I really love Megs products. My faves are ultimate compound (but you are right you really need to work it, worth it though!), ultimate quik wax, endurance gel and Gold class shampoo.


----------



## David (Apr 6, 2006)

only product i like of meguiars retail range is the gold class US Galon of shampoo

few trade products are good but overpriced


----------



## Trip tdi (Sep 3, 2008)

Meguiars are class products, no product in there line has ever failed to impress me, i absolutely love meguiars and autoglym.

These are the two brands i get on with, plus farecla have impressed me alot this year, there retail range.


----------



## Nick_Zee (Oct 29, 2011)

country boy said:


> I notice though that they both claim to contain some cleaners so does this mean they'll clean off whatever is underneath them i.e Blackhole,SRP etc?? I'd like to try Gold Class again but i really like to use a glae under my LSP.


There's no testing to determine this issue. Nobody knows how Meguiars consumer waxes and sealants work with glazes made by other manufacturers, but you would guess the mild cleaners would have some impact. But Meguiars own glazing oils are designed to work well under NXT 2.0, while Gold Class has its own glazing oils and does not need a glaze underneath.

The performance of the cleaners depends on whether you apply gently by hand or thoroughly by machine. The cleaners are gentle and are meant to pick up lightly ingrained dirt that regular shampoo does not remove. But the cleaners are not as strong as a true cleaner/wax and nowhere near as strong as what you would find in a stand-alone paint cleanser. The idea is to help consumers achieve better bonding to the surface without having to know a whole heap about detailing.

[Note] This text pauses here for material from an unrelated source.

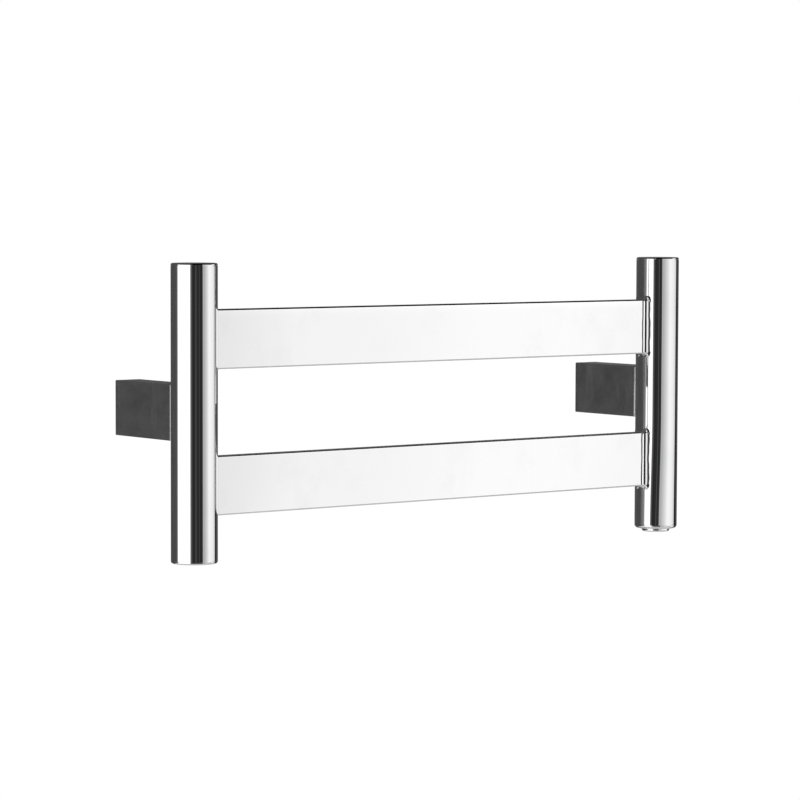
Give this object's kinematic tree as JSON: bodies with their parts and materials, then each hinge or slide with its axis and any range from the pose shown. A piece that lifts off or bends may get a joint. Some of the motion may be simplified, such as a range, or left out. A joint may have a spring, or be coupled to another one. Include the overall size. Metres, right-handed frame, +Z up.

A lot of people find Meguiars waxes applied by machine perform better. The reason is simply because the cleaners are fully activated when applied by machine.


----------



## Nick_Zee (Oct 29, 2011)

Kokopelli said:


> Meguiars consumer series waxes usually glaze by themselves so there may not be a need for this but would like to hear the reply too.


Only Gold Class has glazing oils in it. Hence why it has the kudos as the flagship carnauba based wax in the Meguiars range.


----------



## Mike k (Oct 14, 2011)

I swear by the gold class shampoo, so waxy and beads up really well. 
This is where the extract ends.